Prompt
Return each line of the material verbatim.

Data excerpt
# # # # # # #
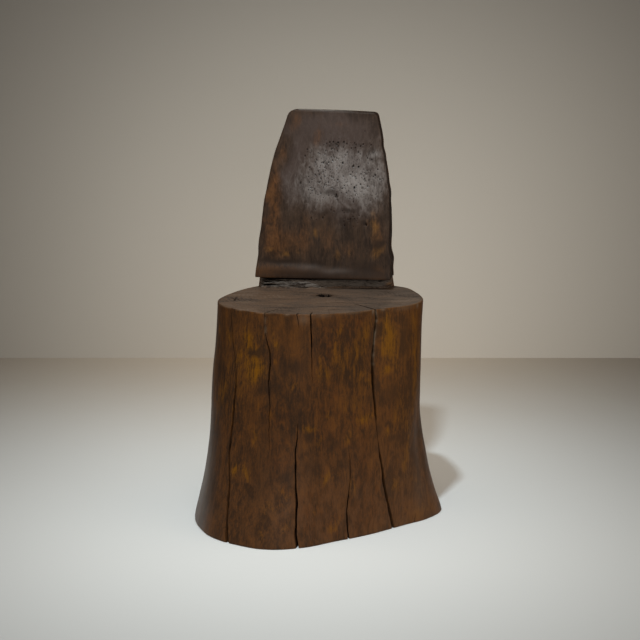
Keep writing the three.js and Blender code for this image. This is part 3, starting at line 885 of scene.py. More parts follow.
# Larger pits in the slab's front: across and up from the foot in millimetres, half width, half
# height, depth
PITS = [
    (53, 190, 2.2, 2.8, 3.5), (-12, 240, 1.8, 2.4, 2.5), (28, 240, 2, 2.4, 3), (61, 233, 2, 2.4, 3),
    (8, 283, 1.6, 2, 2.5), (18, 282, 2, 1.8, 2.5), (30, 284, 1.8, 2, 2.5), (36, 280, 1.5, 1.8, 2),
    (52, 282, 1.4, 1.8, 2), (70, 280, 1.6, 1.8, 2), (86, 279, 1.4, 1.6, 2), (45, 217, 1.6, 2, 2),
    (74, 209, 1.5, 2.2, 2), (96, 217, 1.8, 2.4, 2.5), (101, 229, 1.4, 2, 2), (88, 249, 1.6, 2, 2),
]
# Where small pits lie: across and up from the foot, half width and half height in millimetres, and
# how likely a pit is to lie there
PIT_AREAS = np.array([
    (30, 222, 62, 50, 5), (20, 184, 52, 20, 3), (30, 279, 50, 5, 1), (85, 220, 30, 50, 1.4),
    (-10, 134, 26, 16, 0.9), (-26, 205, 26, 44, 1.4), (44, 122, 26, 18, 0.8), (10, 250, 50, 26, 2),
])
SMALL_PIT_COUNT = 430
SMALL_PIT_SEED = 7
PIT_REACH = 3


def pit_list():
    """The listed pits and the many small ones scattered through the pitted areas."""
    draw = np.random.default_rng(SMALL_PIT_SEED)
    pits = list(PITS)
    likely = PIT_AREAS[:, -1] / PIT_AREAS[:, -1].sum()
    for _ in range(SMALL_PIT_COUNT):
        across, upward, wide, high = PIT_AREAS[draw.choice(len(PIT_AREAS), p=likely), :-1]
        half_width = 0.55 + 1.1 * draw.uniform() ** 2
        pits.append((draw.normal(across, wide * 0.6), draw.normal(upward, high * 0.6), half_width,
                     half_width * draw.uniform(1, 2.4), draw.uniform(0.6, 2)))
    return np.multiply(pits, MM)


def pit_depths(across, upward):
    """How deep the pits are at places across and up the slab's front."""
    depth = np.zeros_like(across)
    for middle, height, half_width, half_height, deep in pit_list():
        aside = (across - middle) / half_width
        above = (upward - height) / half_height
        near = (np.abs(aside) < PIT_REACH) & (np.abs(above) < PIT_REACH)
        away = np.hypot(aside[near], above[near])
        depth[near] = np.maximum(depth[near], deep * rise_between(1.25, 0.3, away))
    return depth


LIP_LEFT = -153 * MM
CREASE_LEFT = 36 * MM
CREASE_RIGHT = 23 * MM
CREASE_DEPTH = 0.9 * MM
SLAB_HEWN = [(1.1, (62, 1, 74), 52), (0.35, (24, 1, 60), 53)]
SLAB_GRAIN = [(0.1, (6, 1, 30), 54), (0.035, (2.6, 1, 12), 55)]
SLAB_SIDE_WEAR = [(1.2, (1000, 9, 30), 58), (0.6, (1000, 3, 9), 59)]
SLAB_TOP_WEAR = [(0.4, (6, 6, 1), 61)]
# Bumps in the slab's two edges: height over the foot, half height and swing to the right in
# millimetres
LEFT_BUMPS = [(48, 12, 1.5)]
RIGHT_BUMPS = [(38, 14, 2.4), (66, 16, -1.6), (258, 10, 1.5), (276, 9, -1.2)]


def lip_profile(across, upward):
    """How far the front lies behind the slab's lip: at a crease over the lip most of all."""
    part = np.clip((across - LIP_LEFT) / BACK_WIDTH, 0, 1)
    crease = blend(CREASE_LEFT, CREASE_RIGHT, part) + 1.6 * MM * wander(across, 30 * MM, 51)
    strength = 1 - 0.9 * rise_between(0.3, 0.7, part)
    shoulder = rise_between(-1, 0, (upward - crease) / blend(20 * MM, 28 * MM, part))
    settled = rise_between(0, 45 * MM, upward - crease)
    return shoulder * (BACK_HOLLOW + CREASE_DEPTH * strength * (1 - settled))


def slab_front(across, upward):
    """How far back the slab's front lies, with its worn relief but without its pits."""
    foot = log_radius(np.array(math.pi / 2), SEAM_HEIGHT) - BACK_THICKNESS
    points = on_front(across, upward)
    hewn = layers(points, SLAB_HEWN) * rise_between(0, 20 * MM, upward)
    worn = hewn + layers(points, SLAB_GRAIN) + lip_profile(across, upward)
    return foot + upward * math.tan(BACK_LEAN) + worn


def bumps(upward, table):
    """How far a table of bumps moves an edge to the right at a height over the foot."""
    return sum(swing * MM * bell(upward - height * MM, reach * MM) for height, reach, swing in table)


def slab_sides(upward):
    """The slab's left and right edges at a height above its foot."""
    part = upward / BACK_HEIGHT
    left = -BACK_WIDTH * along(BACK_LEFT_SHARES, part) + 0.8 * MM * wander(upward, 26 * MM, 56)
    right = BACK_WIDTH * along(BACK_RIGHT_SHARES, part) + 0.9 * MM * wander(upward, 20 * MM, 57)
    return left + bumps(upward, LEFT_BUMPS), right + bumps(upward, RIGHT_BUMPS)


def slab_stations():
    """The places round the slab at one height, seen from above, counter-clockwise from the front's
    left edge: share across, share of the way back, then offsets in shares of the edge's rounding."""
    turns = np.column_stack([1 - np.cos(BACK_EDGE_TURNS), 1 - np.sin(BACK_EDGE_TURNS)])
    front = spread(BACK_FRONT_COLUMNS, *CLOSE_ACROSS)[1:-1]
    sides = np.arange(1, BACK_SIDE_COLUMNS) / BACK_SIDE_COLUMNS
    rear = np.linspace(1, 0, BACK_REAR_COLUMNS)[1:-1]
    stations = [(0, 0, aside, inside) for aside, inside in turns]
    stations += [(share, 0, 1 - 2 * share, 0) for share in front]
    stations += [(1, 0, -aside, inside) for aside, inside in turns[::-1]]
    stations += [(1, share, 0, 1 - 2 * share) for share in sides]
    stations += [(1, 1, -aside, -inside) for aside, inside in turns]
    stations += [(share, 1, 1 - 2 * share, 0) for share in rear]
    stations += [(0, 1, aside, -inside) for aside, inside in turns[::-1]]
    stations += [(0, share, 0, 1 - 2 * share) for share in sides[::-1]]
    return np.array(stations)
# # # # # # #
Problem solution
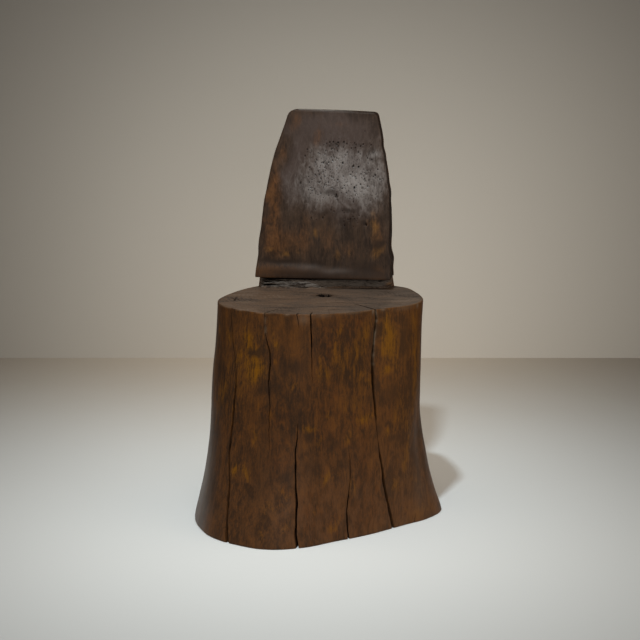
Keep writing the three.js and Blender code for this image. This is part 3, starting at line 885 of scene.py. More parts follow.
# Larger pits in the slab's front: across and up from the foot in millimetres, half width, half
# height, depth
PITS = [
    (53, 190, 2.2, 2.8, 3.5), (-12, 240, 1.8, 2.4, 2.5), (28, 240, 2, 2.4, 3), (61, 233, 2, 2.4, 3),
    (8, 283, 1.6, 2, 2.5), (18, 282, 2, 1.8, 2.5), (30, 284, 1.8, 2, 2.5), (36, 280, 1.5, 1.8, 2),
    (52, 282, 1.4, 1.8, 2), (70, 280, 1.6, 1.8, 2), (86, 279, 1.4, 1.6, 2), (45, 217, 1.6, 2, 2),
    (74, 209, 1.5, 2.2, 2), (96, 217, 1.8, 2.4, 2.5), (101, 229, 1.4, 2, 2), (88, 249, 1.6, 2, 2),
]
# Where small pits lie: across and up from the foot, half width and half height in millimetres, and
# how likely a pit is to lie there
PIT_AREAS = np.array([
    (30, 222, 62, 50, 5), (20, 184, 52, 20, 3), (30, 279, 50, 5, 1), (85, 220, 30, 50, 1.4),
    (-10, 134, 26, 16, 0.9), (-26, 205, 26, 44, 1.4), (44, 122, 26, 18, 0.8), (10, 250, 50, 26, 2),
])
SMALL_PIT_COUNT = 430
SMALL_PIT_SEED = 7
PIT_REACH = 3


def pit_list():
    """The listed pits and the many small ones scattered through the pitted areas."""
    draw = np.random.default_rng(SMALL_PIT_SEED)
    pits = list(PITS)
    likely = PIT_AREAS[:, -1] / PIT_AREAS[:, -1].sum()
    for _ in range(SMALL_PIT_COUNT):
        across, upward, wide, high = PIT_AREAS[draw.choice(len(PIT_AREAS), p=likely), :-1]
        half_width = 0.55 + 1.1 * draw.uniform() ** 2
        pits.append((draw.normal(across, wide * 0.6), draw.normal(upward, high * 0.6), half_width,
                     half_width * draw.uniform(1, 2.4), draw.uniform(0.6, 2)))
    return np.multiply(pits, MM)


def pit_depths(across, upward):
    """How deep the pits are at places across and up the slab's front."""
    depth = np.zeros_like(across)
    for middle, height, half_width, half_height, deep in pit_list():
        aside = (across - middle) / half_width
        above = (upward - height) / half_height
        near = (np.abs(aside) < PIT_REACH) & (np.abs(above) < PIT_REACH)
        away = np.hypot(aside[near], above[near])
        depth[near] = np.maximum(depth[near], deep * rise_between(1.25, 0.3, away))
    return depth


LIP_LEFT = -153 * MM
CREASE_LEFT = 36 * MM
CREASE_RIGHT = 23 * MM
CREASE_DEPTH = 0.9 * MM
SLAB_HEWN = [(1.1, (62, 1, 74), 52), (0.35, (24, 1, 60), 53)]
SLAB_GRAIN = [(0.1, (6, 1, 30), 54), (0.035, (2.6, 1, 12), 55)]
SLAB_SIDE_WEAR = [(1.2, (1000, 9, 30), 58), (0.6, (1000, 3, 9), 59)]
SLAB_TOP_WEAR = [(0.4, (6, 6, 1), 61)]
# Bumps in the slab's two edges: height over the foot, half height and swing to the right in
# millimetres
LEFT_BUMPS = [(48, 12, 1.5)]
RIGHT_BUMPS = [(38, 14, 2.4), (66, 16, -1.6), (258, 10, 1.5), (276, 9, -1.2)]


def lip_profile(across, upward):
    """How far the front lies behind the slab's lip: at a crease over the lip most of all."""
    part = np.clip((across - LIP_LEFT) / BACK_WIDTH, 0, 1)
    crease = blend(CREASE_LEFT, CREASE_RIGHT, part) + 1.6 * MM * wander(across, 30 * MM, 51)
    strength = 1 - 0.9 * rise_between(0.3, 0.7, part)
    shoulder = rise_between(-1, 0, (upward - crease) / blend(20 * MM, 28 * MM, part))
    settled = rise_between(0, 45 * MM, upward - crease)
    return shoulder * (BACK_HOLLOW + CREASE_DEPTH * strength * (1 - settled))


def slab_front(across, upward):
    """How far back the slab's front lies, with its worn relief but without its pits."""
    foot = log_radius(np.array(math.pi / 2), SEAM_HEIGHT) - BACK_THICKNESS
    points = on_front(across, upward)
    hewn = layers(points, SLAB_HEWN) * rise_between(0, 20 * MM, upward)
    worn = hewn + layers(points, SLAB_GRAIN) + lip_profile(across, upward)
    return foot + upward * math.tan(BACK_LEAN) + worn


def bumps(upward, table):
    """How far a table of bumps moves an edge to the right at a height over the foot."""
    return sum(swing * MM * bell(upward - height * MM, reach * MM) for height, reach, swing in table)


def slab_sides(upward):
    """The slab's left and right edges at a height above its foot."""
    part = upward / BACK_HEIGHT
    left = -BACK_WIDTH * along(BACK_LEFT_SHARES, part) + 0.8 * MM * wander(upward, 26 * MM, 56)
    right = BACK_WIDTH * along(BACK_RIGHT_SHARES, part) + 0.9 * MM * wander(upward, 20 * MM, 57)
    return left + bumps(upward, LEFT_BUMPS), right + bumps(upward, RIGHT_BUMPS)


def slab_stations():
    """The places round the slab at one height, seen from above, counter-clockwise from the front's
    left edge: share across, share of the way back, then offsets in shares of the edge's rounding."""
    turns = np.column_stack([1 - np.cos(BACK_EDGE_TURNS), 1 - np.sin(BACK_EDGE_TURNS)])
    front = spread(BACK_FRONT_COLUMNS, *CLOSE_ACROSS)[1:-1]
    sides = np.arange(1, BACK_SIDE_COLUMNS) / BACK_SIDE_COLUMNS
    rear = np.linspace(1, 0, BACK_REAR_COLUMNS)[1:-1]
    stations = [(0, 0, aside, inside) for aside, inside in turns]
    stations += [(share, 0, 1 - 2 * share, 0) for share in front]
    stations += [(1, 0, -aside, inside) for aside, inside in turns[::-1]]
    stations += [(1, share, 0, 1 - 2 * share) for share in sides]
    stations += [(1, 1, -aside, -inside) for aside, inside in turns]
    stations += [(share, 1, 1 - 2 * share, 0) for share in rear]
    stations += [(0, 1, aside, -inside) for aside, inside in turns[::-1]]
    stations += [(0, share, 0, 1 - 2 * share) for share in sides[::-1]]
    return np.array(stations)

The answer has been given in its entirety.